How these Covid-19 survivors are coping with their changed sense of smell, the tiny culprits behind dozens of people getting their feet stained on the beaches of Maine and New Hampshire, and more.
How these Covid-19 survivors are dealing with their changed sense of smell. A number of Covid-19 patients have developed parosmia, a condition in which their smell and taste are distorted. Writing for the New York Times, Deborah Schoch looks at some Covid-19 survivors whose sense of smell has changed entirely, including one who said her coffee now smells like gasoline and another who said she has to hold her breath when shampooing her hair because of the smell.
What you need to know about your vaccination card. As more Americans get Covid-19 vaccines and travel begins to pick up once again, people have started using their vaccination cards to show they've been vaccinated. Writing for the New York Times, Concepción de León answers seven questions about vaccine cards, including whether you need the card to travel and what happens if you lose it.
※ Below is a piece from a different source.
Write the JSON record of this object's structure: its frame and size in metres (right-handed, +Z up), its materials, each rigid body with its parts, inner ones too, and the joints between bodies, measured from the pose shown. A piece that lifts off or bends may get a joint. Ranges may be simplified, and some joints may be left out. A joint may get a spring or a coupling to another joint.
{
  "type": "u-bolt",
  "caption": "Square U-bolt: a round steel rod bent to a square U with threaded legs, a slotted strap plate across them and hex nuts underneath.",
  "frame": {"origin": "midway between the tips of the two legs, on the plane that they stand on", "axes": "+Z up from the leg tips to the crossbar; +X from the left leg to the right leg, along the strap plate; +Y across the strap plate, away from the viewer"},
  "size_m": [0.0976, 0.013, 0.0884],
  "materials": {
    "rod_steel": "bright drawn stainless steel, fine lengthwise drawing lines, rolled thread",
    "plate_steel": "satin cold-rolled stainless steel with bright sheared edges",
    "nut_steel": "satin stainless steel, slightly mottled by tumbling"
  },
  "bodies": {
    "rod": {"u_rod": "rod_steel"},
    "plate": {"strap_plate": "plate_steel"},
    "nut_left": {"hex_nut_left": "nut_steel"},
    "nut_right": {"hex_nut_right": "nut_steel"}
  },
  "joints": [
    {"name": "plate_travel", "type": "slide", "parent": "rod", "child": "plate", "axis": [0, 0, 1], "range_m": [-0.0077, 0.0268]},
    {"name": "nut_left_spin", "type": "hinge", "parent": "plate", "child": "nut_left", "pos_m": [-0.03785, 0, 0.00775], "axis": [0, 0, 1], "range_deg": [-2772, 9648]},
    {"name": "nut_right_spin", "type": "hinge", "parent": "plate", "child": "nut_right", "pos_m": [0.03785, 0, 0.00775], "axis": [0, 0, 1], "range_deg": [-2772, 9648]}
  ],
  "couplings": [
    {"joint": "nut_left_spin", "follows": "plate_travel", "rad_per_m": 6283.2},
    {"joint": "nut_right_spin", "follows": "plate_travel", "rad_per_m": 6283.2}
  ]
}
Why one man decided to stop taking his medication—and why he'll never do it again. Writing for the Washington Post, Steven Petrow discusses why he decided one day to reduce his dose of a prescribed medication without telling his physician—and the serious consequence that followed. Noting that such behavior is common among patients hoping to stretch out a costly prescription or avoid a complex daily regimen of pills, Petrow concludes, "From here on out, I will remember that my doctors have something I don't—a medical degree—and that being honest with them is what's best for me in the long run (and makes it more likely that I will have a long run)."
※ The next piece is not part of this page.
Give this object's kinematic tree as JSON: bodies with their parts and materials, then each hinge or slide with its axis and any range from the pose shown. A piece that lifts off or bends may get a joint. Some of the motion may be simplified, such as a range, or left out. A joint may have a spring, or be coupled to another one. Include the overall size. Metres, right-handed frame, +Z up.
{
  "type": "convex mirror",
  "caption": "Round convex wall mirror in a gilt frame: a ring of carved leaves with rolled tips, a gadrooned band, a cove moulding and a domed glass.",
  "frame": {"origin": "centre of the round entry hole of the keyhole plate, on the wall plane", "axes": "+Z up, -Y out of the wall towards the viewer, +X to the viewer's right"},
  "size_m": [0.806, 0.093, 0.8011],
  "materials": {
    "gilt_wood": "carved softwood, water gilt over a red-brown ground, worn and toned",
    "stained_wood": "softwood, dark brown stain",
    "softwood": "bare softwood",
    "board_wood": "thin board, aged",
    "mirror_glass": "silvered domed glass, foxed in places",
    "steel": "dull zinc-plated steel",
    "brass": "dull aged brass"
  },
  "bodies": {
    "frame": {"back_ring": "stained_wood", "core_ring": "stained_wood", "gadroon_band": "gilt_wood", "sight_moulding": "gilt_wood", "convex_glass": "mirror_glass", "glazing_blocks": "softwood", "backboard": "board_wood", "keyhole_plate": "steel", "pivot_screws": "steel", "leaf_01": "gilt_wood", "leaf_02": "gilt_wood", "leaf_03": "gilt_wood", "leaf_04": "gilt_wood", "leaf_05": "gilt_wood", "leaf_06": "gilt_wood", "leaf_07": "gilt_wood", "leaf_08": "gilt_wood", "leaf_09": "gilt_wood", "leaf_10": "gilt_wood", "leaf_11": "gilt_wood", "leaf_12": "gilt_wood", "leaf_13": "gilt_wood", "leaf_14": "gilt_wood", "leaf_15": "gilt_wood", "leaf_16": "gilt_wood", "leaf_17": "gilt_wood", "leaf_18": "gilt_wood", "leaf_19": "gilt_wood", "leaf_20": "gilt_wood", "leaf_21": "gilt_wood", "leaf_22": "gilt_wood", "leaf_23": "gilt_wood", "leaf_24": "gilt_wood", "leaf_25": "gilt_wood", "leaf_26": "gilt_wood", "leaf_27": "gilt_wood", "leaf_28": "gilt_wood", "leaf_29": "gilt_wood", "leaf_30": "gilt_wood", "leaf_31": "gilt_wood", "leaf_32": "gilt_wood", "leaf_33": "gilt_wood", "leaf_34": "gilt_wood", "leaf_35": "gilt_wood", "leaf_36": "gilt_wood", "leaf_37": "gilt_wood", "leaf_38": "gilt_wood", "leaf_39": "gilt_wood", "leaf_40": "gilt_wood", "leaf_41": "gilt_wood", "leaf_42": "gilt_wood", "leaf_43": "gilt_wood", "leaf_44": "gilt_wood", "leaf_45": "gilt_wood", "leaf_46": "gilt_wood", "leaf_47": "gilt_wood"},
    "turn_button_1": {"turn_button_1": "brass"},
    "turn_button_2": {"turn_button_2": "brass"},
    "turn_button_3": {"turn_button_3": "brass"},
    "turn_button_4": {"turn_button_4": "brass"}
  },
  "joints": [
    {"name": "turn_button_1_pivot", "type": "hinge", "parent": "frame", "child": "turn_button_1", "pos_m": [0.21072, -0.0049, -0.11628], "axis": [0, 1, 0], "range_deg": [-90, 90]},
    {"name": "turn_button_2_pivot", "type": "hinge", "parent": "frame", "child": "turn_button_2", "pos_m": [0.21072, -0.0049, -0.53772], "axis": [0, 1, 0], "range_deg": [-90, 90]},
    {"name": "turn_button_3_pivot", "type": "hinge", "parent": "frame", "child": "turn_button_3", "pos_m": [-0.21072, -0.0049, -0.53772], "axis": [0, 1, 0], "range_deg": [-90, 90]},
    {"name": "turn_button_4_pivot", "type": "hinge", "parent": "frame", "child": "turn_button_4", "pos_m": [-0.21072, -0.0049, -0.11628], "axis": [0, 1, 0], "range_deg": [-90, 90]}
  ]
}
What was staining their feet? A horde of dead insects. Dozens of people across Maine and New Hampshire complained that the sand on the beaches had left dark stains on their feet without any clear explanation for the phenomenon. Writing for the New York Times, Heather Murphy explains the mystery may finally be solved. According to Maine's Department of Agriculture, "millions of tiny black kelp flies that feed off decaying seaweed appeared to have died on one stretch of beach," Murphy writes, and the naturally occurring pigment in those insect carcasses may be the culprit.